I started this blog for someone who did not care, I shared so much of me with someone who had no intentions in truly getting to know me. I continued this blog to heal, a testament to my truth; which now I question. I hold on to this blog hoping that I will find my truth, I will see though my lies... I will learn and continue the journey, and hope that I will grow.

 I am struggling with warding off self doubt.

I have such a wonderful man in my life, and that is what I wanted. I have someone who does not demand too much of my time, and that is what I need. So why do I question?

I need to find some peace of mind, some solace in side. I need to learn to take things in stride but it seems to be a constant struggle. Why do I struggle with such a simple thing? I just need to let things be, not to worry constantly about the other shoe falling when both are on securely.

I don't understand how to be secure in a relationship, I don't understand how to let the moment hold me captive, after he is gone. As soon as he walks out the door I question the meaning of it all, I am full of self doubt. I have not had anyone since my girls father show me such care and affection. It is odd to me, I am not use to this. I am constantly question if it is real, when is he going to run? Why has he not yet? Why does he stay, when I have tried? This scares me, it scares me to care this much, and even scarer is he seems to as well.

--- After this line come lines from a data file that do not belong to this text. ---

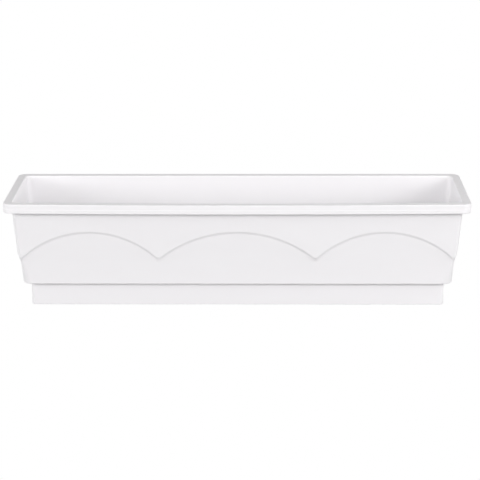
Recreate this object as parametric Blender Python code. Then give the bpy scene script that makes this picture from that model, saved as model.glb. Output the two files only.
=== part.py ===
"""Self-watering window-box planter: a moulded box with a reservoir plinth, and what it holds inside.

Metres, +Z up, +X along the box, -Y the front. The origin is on the floor under the middle of the box.
Each sub-part is one closed object; pieces that touch keep a gap of GAP.
"""

import math

import bmesh
import bpy
from mathutils import Vector

# Driving dimensions of the box
LENGTH = 0.750
WIDTH = 0.200
HEIGHT = 0.180
WALL = 0.0023
GAP = 0.0003

# Rim: flat on top, with a skirt that hangs outside the wall
RIM_FLAT = 0.0122
RIM_EDGE = 0.0014
RIM_WEB = 0.0026
SKIRT_DROP = 0.0152
RIM_CORNER = 0.0145

# Walls: how far they stand in from the rim's outer edge, and how they lean
WALL_SET_IN = 0.0119
WALL_LEAN = 0.085
PANEL_DEPTH = 0.0028
UPPER_CORNER = 0.0065
LOWER_CORNER = 0.0155
LOWER_SET_IN = 0.0249
KNEE_SET_IN = 0.0231
KNEE_BELOW_VALLEY = 0.004

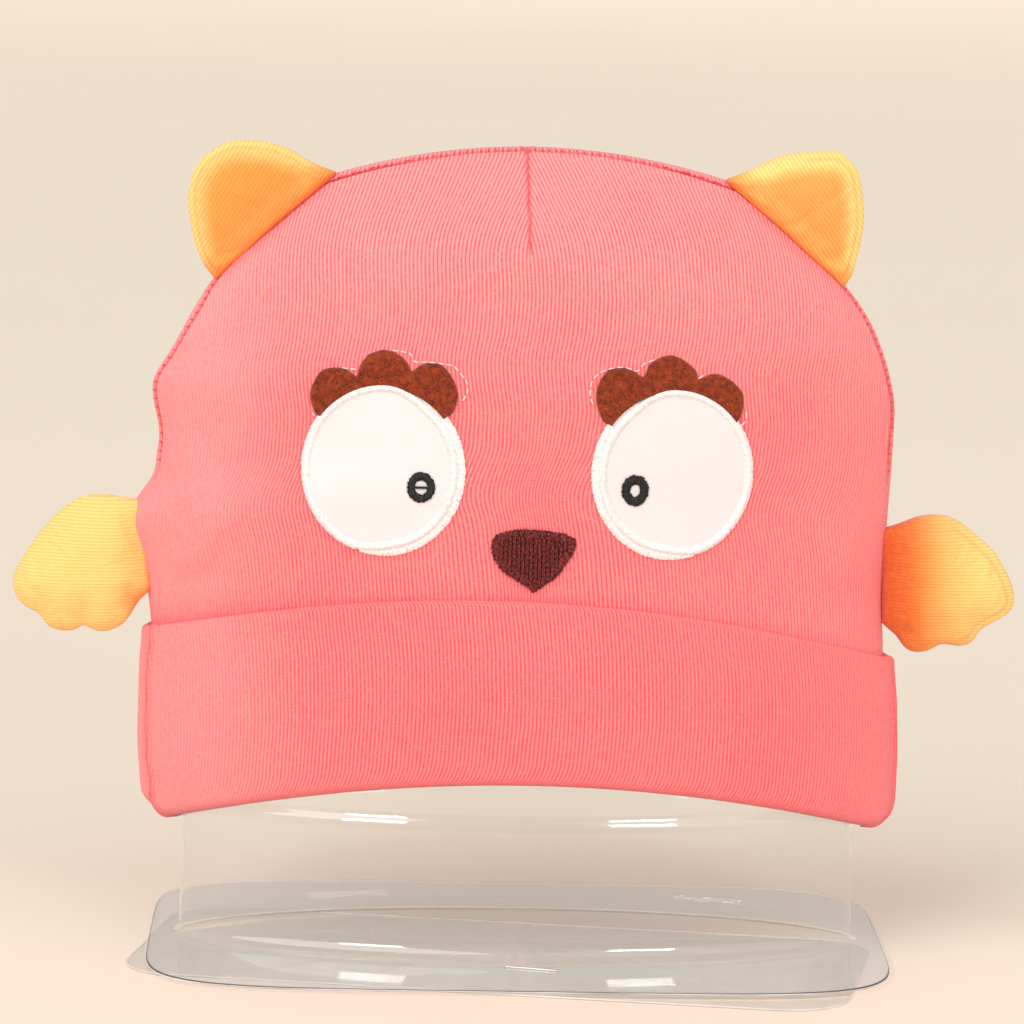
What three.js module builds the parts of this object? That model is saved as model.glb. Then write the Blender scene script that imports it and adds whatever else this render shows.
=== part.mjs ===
import * as THREE from 'three';

// A knitted baby hat with a turned-up cuff, two ears, two wings and a sewn-on face, pulled over
// a clear formed display stand. Millimetres, +Z up, the face looks towards -Y, and the stand's
// base sheet rests on z = 0 with the origin under the middle of the stand.

// Cloth, seams and clearances
const clothWall = 2;
const seamGap = 0.3;
const trimGap = 0.3;

// Hat body, measured flat across its side seams and up from the table
const hatHalfWidth = 93;
const crownBaseZ = 33.9;
const crownSeamHeight = 160.9;
const frontDepth = 33;
const backDepth = 28;
const bellyShare = 0.65;
const topRound = 2.2;
const fullDepthShare = 0.4;

// Cuff, the lower cloth turned up over the outside
const cuffHeight = 46.4;
const cuffWall = 2.6;
const cuffFold = 2.6;
const hemArch = 15.4;
const foldPoints = 5;

// Soft folds start a little above the cuff and reach their full height over the fade
const foldStart = 2;
const foldFade = 10;

// Ears, sewn into the slanting corners of the crown
const earHeight = 24.3;
const earThickness = 11;
const earRim = 1.6;
const earRoundness = 2.2;
const earFullness = 0.75;

// Wings, sewn into the side seams just above the cuff
const wingReachLeft = 35.4;
const wingReachRight = 36.3;
const wingHeight = 34.6;
const wingThickness = 13;
const wingRim = 1.6;
const wingCentreLeftZ = 99.5;
const wingCentreRightZ = 97.5;

// Eyes and pupils
const eyeCentreX = 35.8;
const eyeCentreZ = 124.5;
const eyeHalfWidth = 20;
const eyeHalfHeight = 21.2;
const eyeBorderWidth = 2.5;
const eyeBorderHeight = 1.6;
const patchThickness = 0.9;
const pupilX = 26.6;
const pupilZ = 120.2;
const pupilHalfWidth = 3.3;
const pupilHalfHeight = 3.6;
const pupilLine = 1.3;
const pupilHeight = 0.8;

// Brows, tucked under the eyes' borders, and the nose
const browThickness = 1.2;
const browLobeDistance = 22.6;
const browLeastWidth = 0.8;
const browStartAngle = 32;
const browEndAngle = 149;
const noseX = 1.4;
const noseZ = 103.6;
const noseHalfWidth = 10.4;
const noseHeight = 15.2;
const noseThickness = 1.2;
const noseEdgeDrop = 0.4;

// Display stand, one clear sheet formed into a flat foot and a tall hollow form that the hat is
// pulled over. The slacks are the play between the form and the inside of the cloth.
const standWall = 1;
const footHalfWidth = 93.5;
const footHalfDepth = 64;
const formSlack = 0.4;
const formEndSlack = 7;
const formTopSlack = 6.3;
const creaseZ = 36.5;

// Base sheet, a loose flat sheet under the front of the foot, stapled to it a little askew
const baseSheetWall = 0.4;
const baseSheetDepth = 80;
const baseSheetInset = 3;
const baseSheetCorner = 16;
const baseSheetTurn = -10.5;
const baseSheetGap = 0.3;

// Facets round each form
const crownColumns = 24;
const formColumns = 40;
const patchColumns = 24;
const borderColumns = 28;
const pupilColumns = 14;
const browColumns = 24;
const earColumns = 12;
const padRings = 5;
const cornerFacets = 6;

// Rows go up each side seam to the ear's lower end, then along the ear's root to the top seam.
// height is a share of crownSeamHeight, left and right are shares of hatHalfWidth, arch is a
// share of hemArch, and steps is how many facets the stretch up to the next row takes.
const crownRows = [
  { height: 0, left: 1, right: 1, arch: 1, steps: 3 },
  { height: 0.268, left: 1.005, right: 0.99, arch: 1, steps: 1 },
  { height: 0.349, left: 1.02, right: 0.981, arch: 0.93, steps: 2 },
  { height: 0.451, left: 1.061, right: 0.989, arch: 0.82, steps: 1 },
  { height: 0.498, left: 1.035, right: 0.993, arch: 0.78, steps: 1 },
  { height: 0.56, left: 0.998, right: 0.999, arch: 0.72, steps: 2 },
  { height: 0.659, left: 1.01, right: 1.002, arch: 0.62, steps: 1 },
  { height: 0.722, left: 0.963, right: 0.976, arch: 0.57, steps: 1 },
  { height: 0.784, left: 0.908, right: 0.933, arch: 0.53, steps: 1 },
  { height: 0.837, left: 0.854, right: 0.867, arch: 0.5, steps: 2 },
  { height: 0.919, left: 0.7, right: 0.707, arch: 0.5, steps: 2 },
  { height: 0.97, left: 0.602, right: 0.606, arch: 0.51, steps: 3 },
  { height: 1, left: 0.545, right: 0.545, arch: 0.52, steps: 0 },
];
const earRootShare = 0.837;

// Soft folds where the wings pull on the side seams. across is a share of hatHalfWidth and
// height a share of crownSeamHeight; slope turns the fold from upright, in degrees; push, width
// and length are shares of frontDepth.
const foldRows = [
  { side: -1, across: 0.88, height: 0.42, slope: 35, push: 0.07, width: 0.16, length: 0.5 },
  { side: -1, across: 0.93, height: 0.56, slope: -25, push: 0.05, width: 0.14, length: 0.4 },
  { side: 1, across: 0.88, height: 0.4, slope: -20, push: 0.05, width: 0.15, length: 0.5 },
];

// The cuff's outer wall from its top edge down. out and roll are shares of cuffWall, and rise
// is a share of cuffHeight; roll lifts or drops the rolled top edge.
const cuffRows = [
  { out: 0, rise: 1, roll: 0 },
  { out: 0.5, rise: 1, roll: 0.3 },
  { out: 1, rise: 1, roll: -0.2 },
  { out: 1.35, rise: 0.5, roll: 0 },
];

// A wing's outline as seen from the middle of its root: angle from straight up, and reach as a
// share of the wing's span. The lower edge has three round lobes.
const wingOutline = [
  { angle: 0, reach: 0.36 },
  { angle: 25, reach: 0.43 },
  { angle: 40, reach: 0.52 },
  { angle: 55, reach: 0.6 },
  { angle: 75, reach: 0.69 },
  { angle: 92, reach: 0.86 },
  { angle: 101, reach: 0.97 },
  { angle: 108, reach: 1 },
  { angle: 115, reach: 0.96 },
  { angle: 120, reach: 0.9 },
  { angle: 130, reach: 0.88 },
  { angle: 136, reach: 0.82 },
  { angle: 140, reach: 0.73 },
  { angle: 147, reach: 0.7 },
  { angle: 154, reach: 0.67 },
  { angle: 161, reach: 0.58 },
  { angle: 168, reach: 0.43 },
  { angle: 180, reach: 0.31 },
];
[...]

I question my judgment, I think it sad that I can't even trust myself. But to many  times I have fooled myself into seeing something that was not real, I lied to myself trying to convince myself that my reality laid within a false reality which was never mine. How can I trust me, when I don't even know what is real?




I stand by just watching myself move in out of days. I do stop to take notice of all that is wonderful in my life; which is so much...but beside that I just ponder and question myself, so much self doubt and I don't know how to move forward to let the self doubt go.